2010年12月16日24:00~ WOWOW
大して観る気もなしに観始めたら最後まで観ちゃった作品。
とにかく主役のペ・ドゥナが本当に人形なんじゃないかと思えるほど人形に徹していることが最大の勝因。
たどたどしい(とも思えないけれど)日本語も言葉をしゃべり始めた人形ならではだし
圧巻なのは空気を注入してもらって脹らむ演技。満タンになって抱きつく仕草がカワイイ。
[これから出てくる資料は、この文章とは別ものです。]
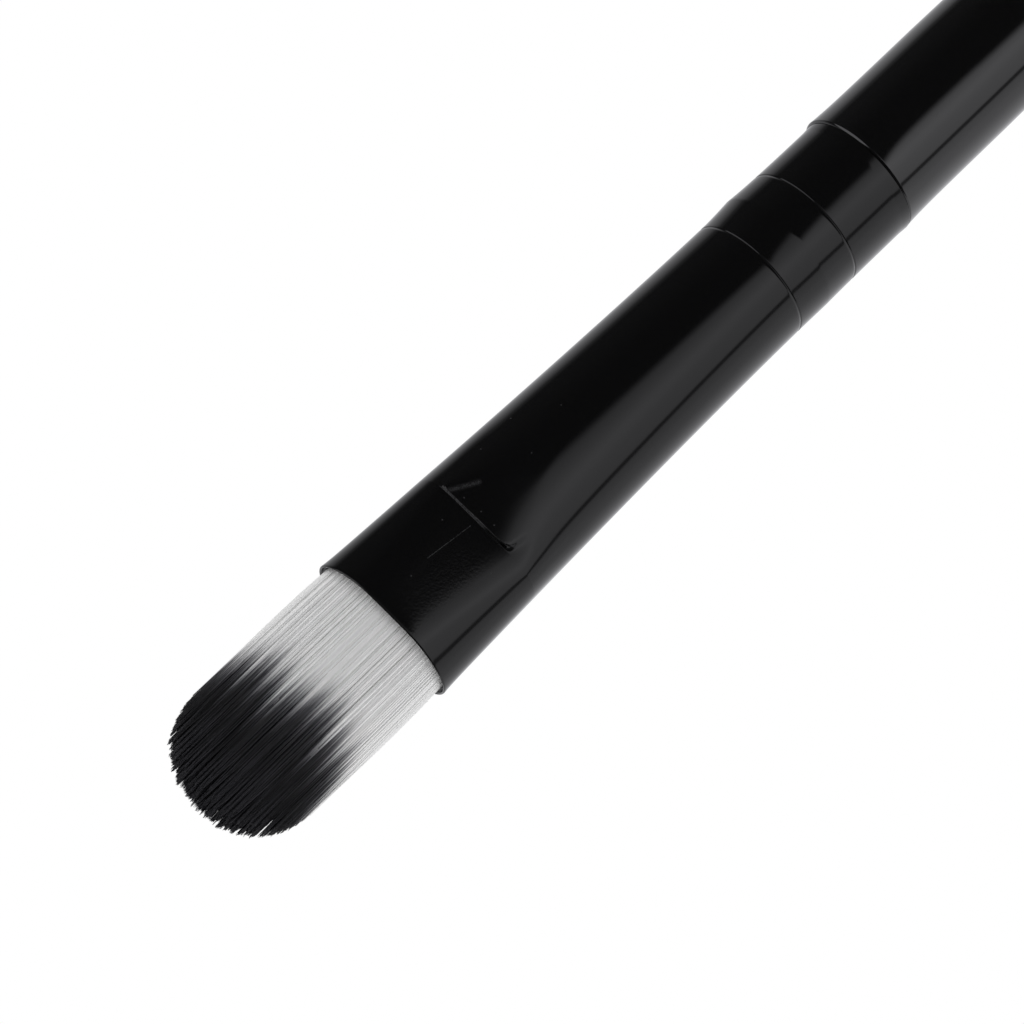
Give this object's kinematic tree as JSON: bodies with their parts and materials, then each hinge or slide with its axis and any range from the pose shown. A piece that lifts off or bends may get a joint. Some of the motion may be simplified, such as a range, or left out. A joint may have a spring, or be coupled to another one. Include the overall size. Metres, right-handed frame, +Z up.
{
  "type": "flat-oval stencil and blending brush",
  "caption": "Slim brush with a domed, dark-tipped tuft of soft filaments in a black ferrule pressed oval at its mouth, on a glossy black tapered wooden handle.",
  "frame": {"origin": "on the table, under the middle of the brush's length and width, as it lies on its handle", "axes": "+X runs along the brush from its tip to its butt, +Y across the width of the tuft, +Z up through the faces of the tuft"},
  "size_m": [0.16, 0.0098, 0.0082],
  "materials": {
    "ferrule_lacquered_metal": "gloss",
    "handle_lacquered_wood": "gloss",
    "filaments": "satin",
    "thread": "matte",
    "resin": "gloss",
    "glue": "satin"
  },
  "bodies": {
    "root": {"ferrule": "ferrule_lacquered_metal", "handle": "handle_lacquered_wood", "tuft": "filaments", "binding_thread": "thread", "root_plug": "resin", "tenon_adhesive": "glue"}
  },
  "joints": []
}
人間の言葉のひとつひとつをきちんと頭に刻んで、何気ない行動や言葉がすべて後のシーンに絡んでくる脚本の出来の良さ。
人形から人間に変化したときに目にした窓辺の物干し竿の雫も
後半に自分のルーツである人形工場で目にする「本当のルーツ」に繋がる。
人形は燃えないゴミで、人間は燃えるゴミとの言葉どおりに彼を生ゴミとして捨てる。
鬱陶しいほど登場人物の行動には意味があって、やっぱり是枝監督の作品なんだと思わざるを得ない。
窓辺のオールヌードの後ろ姿は代役ではなくペ・ドゥナ本人が演じたのだろうか。
あの裸体は芸術作品としか思えないほど美しい。一見の価値有り。